15 of 15 people found the following review helpful
Amid the plethora of books about the credit-crunch (which has become a boom industry in itself), this account stands out for providing the context in which these events occurred. While many others have dealt with the immediate causes of the crisis and its aftermath, Cassidy takes the time to provide a short history of the economic theories that inform these processes - without which any explanation is inadequate.
Running through 200 years of economic theory might not enliven the spirits, but it's a measure of Cassidy's achievement that he makes it both informative and entertaining. And it is only through understanding how beliefs about the free market and economic efficiency serve certain interests, and feed into an ideology that uses circular reasoning to justify its relevance, that the contradictions that have imploded so spectacularly can really be understood - and how a theory which emphasises transparency could result in a system that depends on the kind of asymmetries of information and off-balance-sheet accounting that ensures that markets are so opaque and impenetrable that even the bank's own managers don't understand them.
From myths such as the Efficient Market Hypothesis and the rational individual, to the Prisoner's Dilemma (which ensures that we are condemned to act against our own best interests), Cassidy provides a balanced and thought provoking overview of market behaviour, before rounding it off with an explanation of the current crisis.
An essential read for anyone wishing to grasp the fundamental processes at work.
7 of 7 people found the following review helpful
John Cassidy explains brilliantly the rise and fall of the free market ideology. Its application ended in the most sweeping extension of State intervention in the economies all over the world since the 1930s. The recent financial panic could have brought down any number of financial firms worldwide, which meant the total collapse of capitalism.
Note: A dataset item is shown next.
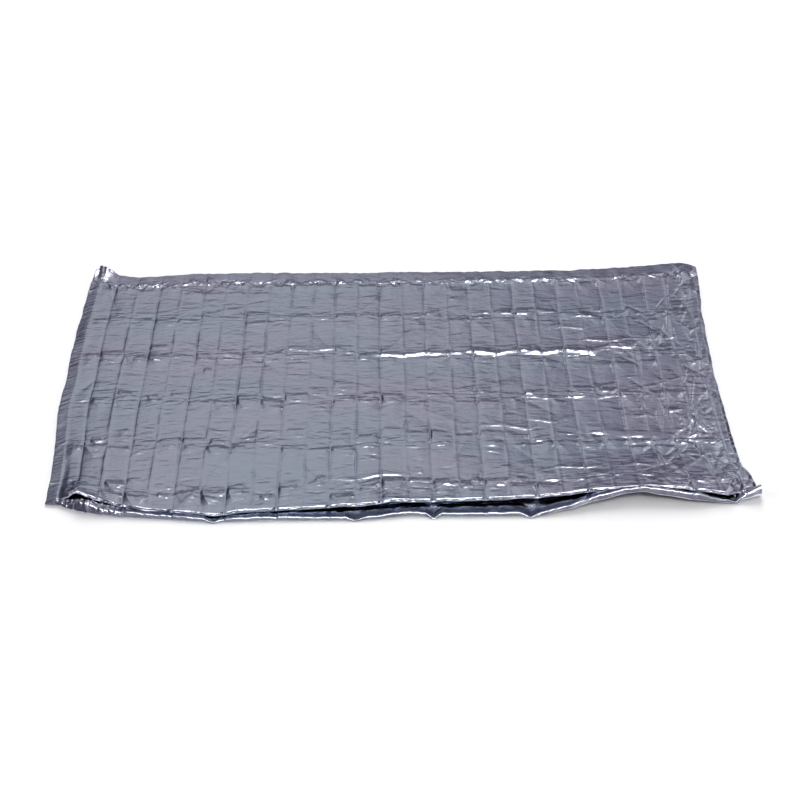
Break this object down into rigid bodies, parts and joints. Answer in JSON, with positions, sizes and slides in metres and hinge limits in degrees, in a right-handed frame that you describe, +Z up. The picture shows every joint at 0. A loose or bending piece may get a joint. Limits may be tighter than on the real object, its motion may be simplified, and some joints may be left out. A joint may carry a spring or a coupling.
{
  "type": "emergency sleeping bag",
  "caption": "Flat emergency sleeping bag of metallised film, welded along both ends and the foot, open at the mouth, which folds up along its row creases.",
  "frame": {"origin": "middle of the bag's box on its underside, where it lies on the ground", "axes": "+X along the long side, +Y from the open mouth to the welded foot, +Z up"},
  "size_m": [2, 1, 0.03],
  "materials": {
    "film": "bright metallised film with fold creases and fine wrinkles",
    "seal": "heat-welded metallised film, puckered",
    "lip": "bright turned edge of metallised film"
  },
  "bodies": {
    "foot_row": {"foot_seal": "seal", "foot_row_top_film": "film", "foot_row_bottom_film": "film", "foot_row_left_seal": "seal", "foot_row_right_seal": "seal"},
    "row_2": {"row_2_top_film": "film", "row_2_bottom_film": "film", "row_2_left_seal": "seal", "row_2_right_seal": "seal"},
    "row_3": {"row_3_top_film": "film", "row_3_bottom_film": "film", "row_3_left_seal": "seal", "row_3_right_seal": "seal"},
    "row_4": {"row_4_top_film": "film", "row_4_bottom_film": "film", "row_4_left_seal": "seal", "row_4_right_seal": "seal"},
    "mouth_row": {"mouth_row_top_film": "film", "mouth_row_bottom_film": "film", "mouth_row_left_seal": "seal", "mouth_row_right_seal": "seal", "mouth_row_left_gusset": "film", "mouth_row_right_gusset": "film", "lower_lip": "lip"},
    "mouth_flap": {"mouth_flap_top_film": "film", "upper_lip": "lip"}
  },
  "joints": [
    {"name": "fold_1", "type": "hinge", "parent": "foot_row", "child": "row_2", "pos_m": [0, 0.274, 0.0143], "axis": [-1, 0, 0], "range_deg": [0, 178]},
    {"name": "fold_2", "type": "hinge", "parent": "row_2", "child": "row_3", "pos_m": [0, 0.098, -0.0003], "axis": [1, 0, 0], "range_deg": [0, 178]},
    {"name": "fold_3", "type": "hinge", "parent": "row_3", "child": "row_4", "pos_m": [0, -0.078, 0.0143], "axis": [-1, 0, 0], "range_deg": [0, 178]},
    {"name": "fold_4", "type": "hinge", "parent": "row_4", "child": "mouth_row", "pos_m": [0, -0.254, -0.0003], "axis": [1, 0, 0], "range_deg": [0, 178]},
    {"name": "mouth_open", "type": "hinge", "parent": "mouth_row", "child": "mouth_flap", "pos_m": [0, -0.28, 0.0161], "axis": [-1, 0, 0], "range_deg": [0, 35]}
  ],
  "couplings": [
    {"joint": "fold_2", "follows": "fold_1", "ratio": 1},
    {"joint": "fold_3", "follows": "fold_1", "ratio": 1},
    {"joint": "fold_4", "follows": "fold_1", "ratio": 1}
  ]
}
The Free Market and its ideologues
The `free market' ideology (laissez-faire) is an all-compassing way of thinking about the world and about man (the perfect homo aeconomicus) with markets as divine efficient and self-regulating processes.
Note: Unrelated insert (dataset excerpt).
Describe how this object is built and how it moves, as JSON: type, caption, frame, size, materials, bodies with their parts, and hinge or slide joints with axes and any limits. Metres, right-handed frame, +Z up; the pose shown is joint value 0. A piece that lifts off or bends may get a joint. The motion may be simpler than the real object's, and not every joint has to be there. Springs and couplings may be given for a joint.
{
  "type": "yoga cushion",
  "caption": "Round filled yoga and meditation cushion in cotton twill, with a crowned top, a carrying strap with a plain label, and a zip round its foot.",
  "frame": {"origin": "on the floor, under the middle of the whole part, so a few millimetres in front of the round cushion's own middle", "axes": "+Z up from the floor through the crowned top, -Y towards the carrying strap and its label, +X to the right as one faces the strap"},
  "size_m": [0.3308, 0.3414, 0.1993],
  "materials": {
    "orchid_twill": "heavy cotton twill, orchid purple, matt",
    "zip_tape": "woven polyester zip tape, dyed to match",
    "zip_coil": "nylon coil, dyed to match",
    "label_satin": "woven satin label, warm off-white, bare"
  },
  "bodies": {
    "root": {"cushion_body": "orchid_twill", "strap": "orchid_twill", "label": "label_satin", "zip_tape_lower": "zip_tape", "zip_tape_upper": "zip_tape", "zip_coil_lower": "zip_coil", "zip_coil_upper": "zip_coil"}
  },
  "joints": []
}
Its prominent ideologues were A. Smith (the invisible hand of self-interest), F. Hayek (a system of price signals), V. Pareto (an efficient economy), K. Arrow and G. Debreu (the combination of efficiency and social equity), M. Friedman (monetarism), E. Fama (efficient stock markets) and R. Lucas (governmental intervention in the economy is counter-productive).
Criticism (no market nirvana)
For its critics, a free market economy is utopian, based on illusions of stability (bubbles are not aberrations), of rational irrationalities (124 banking crises in the last 40 years) and of predictability (markets don't follow regular patterns).
The prominent critics were J.M. Keynes (governmental intervention is needed in recessions), A. Pigou (no spontaneous coordination of private and social interests), F. Bator (oligo (mono)-polies destroy free markets, no markets for public goods), G. Akerlof and J. Stiglitz (market prices don't reveal all information) and H. Minsky (free market capitalism is inherently unstable).
The actual housing and financial crisis was an outcome of deregulation (abolition of the Glass-Steagall Act), too long and too low interest rates, criminality at the top, greed (in the face of monumental risk), incentive-based compensation of officers, stupidity (NINJA loans, no income, no job, no assets), lax oversight of the banking system (SIVs off balance sheets), the incest between rating agencies and Wall Street firms, moral hazard (privatizing gains for a tiny oligarchy of extremely wealthy people, and socializing losses) and the mind-boggling amounts of money involved ($ 42.6 trillion CDSs).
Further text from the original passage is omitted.